If you file your full tax return and pay any remaining taxes due by January 31 of the following year, you can skip the fourth estimated tax payment due on January 15. This only works if all income and withholding are accurately reported and paid by that date.

How Refunds Work With Estimated Payments

If you overpay your estimated taxes, you are entitled to a refund when you file your tax return. The overpaid amount can either be refunded or applied to the next tax year’s estimated payments.
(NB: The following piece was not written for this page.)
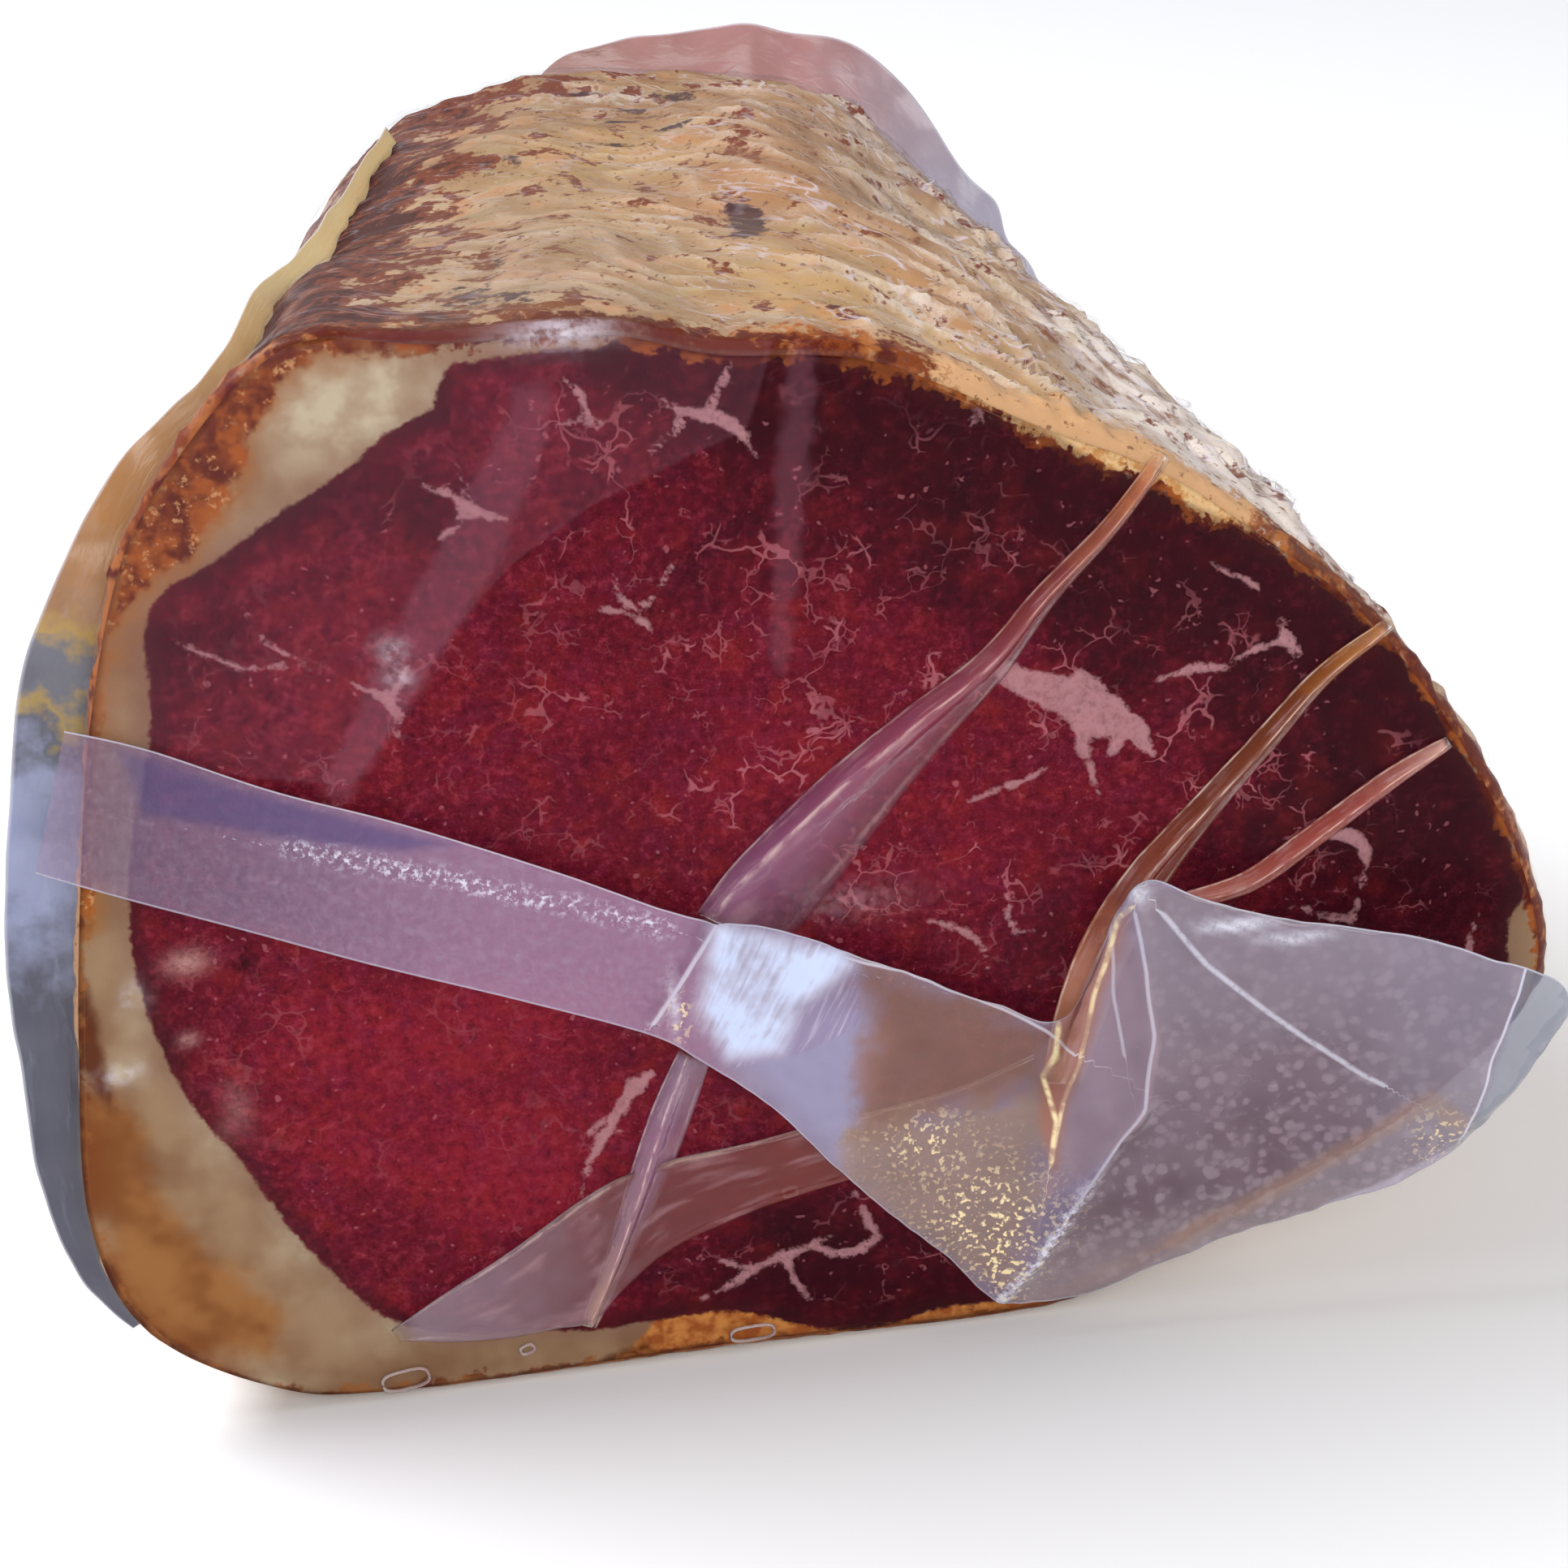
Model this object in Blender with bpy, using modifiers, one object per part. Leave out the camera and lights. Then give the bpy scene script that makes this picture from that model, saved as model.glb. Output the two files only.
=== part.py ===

This is why careful tracking and conservative estimating are key—it’s better to slightly overpay than to underpay and face penalties.

Common Mistakes to Avoid

  • Not updating estimated payments when income increases
  • Missing one or more quarterly deadlines
  • Assuming a single large payment at year-end is enough
  • Confusing gross income with net taxable income
  • Failing to pay state estimated taxes

Conclusion: Stay Ahead and Stay Compliant

Making estimated tax payments may feel like an extra burden for freelancers and investors, but it’s essential for avoiding penalties and ensuring smooth tax filing. With proper planning, income tracking, and the right payment method, you can confidently handle your tax obligations and reduce surprises at year-end.

If your income is unpredictable or you have a mix of business and investment income, consider consulting a tax professional to build a custom estimated payment plan. A proactive approach will not only help you avoid penalties but may also maximize your deductions and boost your refund.